Many see the film as a criticism of what stringers do.

Here’s the way I feel about it. We never wanted to cast moral judgment on Lou. We never wanted to cast moral judgement on journalism. We wanted to portray things as accurately as possible and let people decide. The stories that Howard shoots, and that Lou shoots in our film, these are stories that lead the news in Los Angeles. The Raishbrooks don’t make the rules, the Raishbrooks are supplying a need. They’re trying to remain neutral, they do a very professional job and they do supply a service, so I see them as a cog in a much larger machine. At the end of the film I hope people might go, well wait a minute, I watch this stuff on TV. I am one of those people that, given a choice between watching an in depth documentary about the national budget or watching a car chase, I’ll probably watch the car chase. What does that say about me? I’m involving people in the equation rather than pointing fingers.

You’ve said the film is a success story. Do you admire Lou’s enterprise?

No! I do not admire his enterprise. Lou is a cautionary tale. Lou is capitalism gone amok.
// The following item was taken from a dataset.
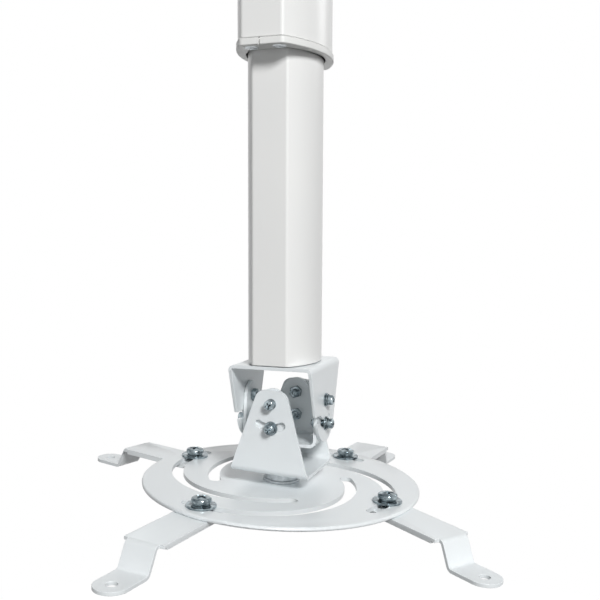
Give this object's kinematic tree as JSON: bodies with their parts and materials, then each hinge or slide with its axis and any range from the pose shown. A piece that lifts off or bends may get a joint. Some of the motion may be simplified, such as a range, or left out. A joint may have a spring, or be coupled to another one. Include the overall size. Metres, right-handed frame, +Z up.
{
  "type": "projector ceiling mount",
  "caption": "White ceiling mount for a projector: telescopic tube, tilting and rolling head, and a swivelling round plate whose spiral slots carry adjustable arms with drilled feet.",
  "frame": {"origin": "the middle of the ceiling plate's upper face, where the mount meets the ceiling", "axes": "+Z points up out of the ceiling plate, so the mount hangs below zero; X runs left to right and Y front to back, square to the forks"},
  "size_m": [0.3478, 0.3656, 0.6345],
  "materials": {
    "white_powder_coat": "smooth glossy white powder coat",
    "white_plastic": "satin white plastic",
    "grey_plastic": "plain dark grey plastic",
    "zinc_plated_steel": "bright zinc plating"
  },
  "bodies": {
    "ceiling_side": {"ceiling_plate": "white_powder_coat", "outer_tube": "white_powder_coat", "guide_bush": "grey_plastic", "collar": "white_plastic", "collar_screws": "zinc_plated_steel", "height_lock_screws": "zinc_plated_steel", "height_lock_nuts": "zinc_plated_steel"},
    "sliding_side": {"inner_tube": "white_powder_coat", "upper_fork": "white_powder_coat", "tilt_pivot_screws": "zinc_plated_steel", "tilt_pivot_spring_washers": "zinc_plated_steel", "tilt_pivot_washers": "zinc_plated_steel", "tilt_pivot_nuts": "zinc_plated_steel"},
    "middle": {"cross_bracket": "white_powder_coat", "tilt_lock_screws": "zinc_plated_steel", "tilt_lock_spring_washers": "zinc_plated_steel", "tilt_lock_washers": "zinc_plated_steel", "tilt_lock_nuts": "zinc_plated_steel", "roll_pivot_screws": "zinc_plated_steel", "roll_pivot_spring_washers": "zinc_plated_steel", "roll_pivot_washers": "zinc_plated_steel", "roll_pivot_nuts": "zinc_plated_steel", "roll_lock_screws": "zinc_plated_steel", "roll_lock_spring_washers": "zinc_plated_steel", "roll_lock_washers": "zinc_plated_steel", "roll_lock_nuts": "zinc_plated_steel"},
    "lower_head": {"lower_fork": "white_powder_coat", "swivel_bolt": "zinc_plated_steel", "swivel_bolt_washer": "zinc_plated_steel", "swivel_plate_washer": "zinc_plated_steel", "swivel_spacer": "zinc_plated_steel", "swivel_nut_washer": "zinc_plated_steel", "swivel_lock_nut": "zinc_plated_steel"},
    "plate": {"round_plate": "white_powder_coat"},
    "carriage_back_left": {"clamp_bolt_back_left": "zinc_plated_steel", "clamp_spring_washer_back_left": "zinc_plated_steel", "clamp_washer_back_left": "zinc_plated_steel", "clamp_nut_back_left": "zinc_plated_steel"},
    "arm_back_left": {"arm_back_left": "white_powder_coat"},
    "carriage_front_left": {"clamp_bolt_front_left": "zinc_plated_steel", "clamp_spring_washer_front_left": "zinc_plated_steel", "clamp_washer_front_left": "zinc_plated_steel", "clamp_nut_front_left": "zinc_plated_steel"},
    "arm_front_left": {"arm_front_left": "white_powder_coat"},
    "carriage_front_right": {"clamp_bolt_front_right": "zinc_plated_steel", "clamp_spring_washer_front_right": "zinc_plated_steel", "clamp_washer_front_right": "zinc_plated_steel", "clamp_nut_front_right": "zinc_plated_steel"},
    "arm_front_right": {"arm_front_right": "white_powder_coat"},
    "carriage_back_right": {"clamp_bolt_back_right": "zinc_plated_steel", "clamp_spring_washer_back_right": "zinc_plated_steel", "clamp_washer_back_right": "zinc_plated_steel", "clamp_nut_back_right": "zinc_plated_steel"},
    "arm_back_right": {"arm_back_right": "white_powder_coat"}
  },
  "joints": [
    {"name": "height", "type": "slide", "parent": "ceiling_side", "child": "sliding_side", "axis": [0, 0, 1], "range_m": [-0.055, 0.175]},
    {"name": "tilt", "type": "hinge", "parent": "sliding_side", "child": "middle", "pos_m": [0, 0, -0.5441], "axis": [1, 0, 0], "range_deg": [-20, 20]},
    {"name": "roll", "type": "hinge", "parent": "middle", "child": "lower_head", "pos_m": [0, 0, -0.5441], "axis": [0, 1, 0], "range_deg": [-22.8, 17.2]},
    {"name": "swivel", "type": "hinge", "parent": "lower_head", "child": "plate", "pos_m": [-0.00298, 0, -0.60503], "axis": [0.0488, 0, 0.9988], "continuous": true},
    {"name": "slot_travel_back_left", "type": "hinge", "parent": "plate", "child": "carriage_back_left", "pos_m": [-0.01828, 0.01286, -0.60428], "axis": [0.0488, 0, 0.9988], "range_deg": [-11.4, 60]},
    {"name": "arm_swing_back_left", "type": "hinge", "parent": "carriage_back_left", "child": "arm_back_left", "pos_m": [-0.08423, 0.02426, -0.60105], "axis": [0.0488, 0, 0.9988], "range_deg": [-45, 45]},
    {"name": "slot_travel_front_left", "type": "hinge", "parent": "plate", "child": "carriage_front_left", "pos_m": [-0.01582, -0.01532, -0.6044], "axis": [0.0488, 0, 0.9988], "range_deg": [-10.2, 60]},
    {"name": "arm_swing_front_left", "type": "hinge", "parent": "carriage_front_left", "child": "arm_front_left", "pos_m": [-0.02859, -0.08109, -0.60377], "axis": [0.0488, 0, 0.9988], "range_deg": [-45, 45]},
    {"name": "slot_travel_front_right", "type": "hinge", "parent": "plate", "child": "carriage_front_right", "pos_m": [0.01232, -0.01286, -0.60578], "axis": [0.0488, 0, 0.9988], "range_deg": [-20.2, 60]},
    {"name": "arm_swing_front_right", "type": "hinge", "parent": "carriage_front_right", "child": "arm_front_right", "pos_m": [0.07923, -0.01402, -0.60905], "axis": [0.0488, 0, 0.9988], "range_deg": [-45, 45]},
    {"name": "slot_travel_back_right", "type": "hinge", "parent": "plate", "child": "carriage_back_right", "pos_m": [0.00986, 0.01532, -0.60566], "axis": [0.0488, 0, 0.9988], "range_deg": [-10.7, 60]},
    {"name": "arm_swing_back_right", "type": "hinge", "parent": "carriage_back_right", "child": "arm_back_right", "pos_m": [0.02206, 0.0812, -0.60625], "axis": [0.0488, 0, 0.9988], "range_deg": [-45, 45]}
  ]
}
But what about his work ethic?

If you isolate the acts from the traits, yes, he’s a hard worker; he’s driven, respectful and polite. There are many attributes that I love about the character. But Lou’s put his hand on the dial and turned it up to 11 and he’s distorted these traits into monstrous qualities.

Gyllenhaal has said he isolated himself during the shoot. Was that your experience of him?

He was always available to me and the people working around him. He was never isolated creatively. He lost 27 pounds; he was always starving and in a very strange emotional and physical state. Shooting at night, you’re cut off from your family and friends. He was on a different time schedule from everybody else around him; he couldn’t enjoy meals with other people and he was under a lot of physical and emotional stress from losing the weight. Once he was on the set he was plugged in and we were all working close together.

The film explores media bloodlust, and it’s interesting watching it again in the context of the Isis hostage videos.

The smorgasbord of images now presented to us is getting bloodier. They’re becoming more frequent, almost hourly. I have not watched the Isis beheadings. We all make that choice: are we going to watch this or not? I don’t know too many people who, when the TV announcer says, ‘Viewer discretion is advised’, then turn the TV off. Those are codewords for ‘Turn the sound up, this is gonna be really good.’

We rely on editors of blogs or websites and television stations to supply us these images, and the filter is becoming very thin and very porous. The ratings race for TV and websites is incredibly fierce and one of the ways of getting people to watch is through graphic violent images. That’s why they’re becoming more graphic and more violent.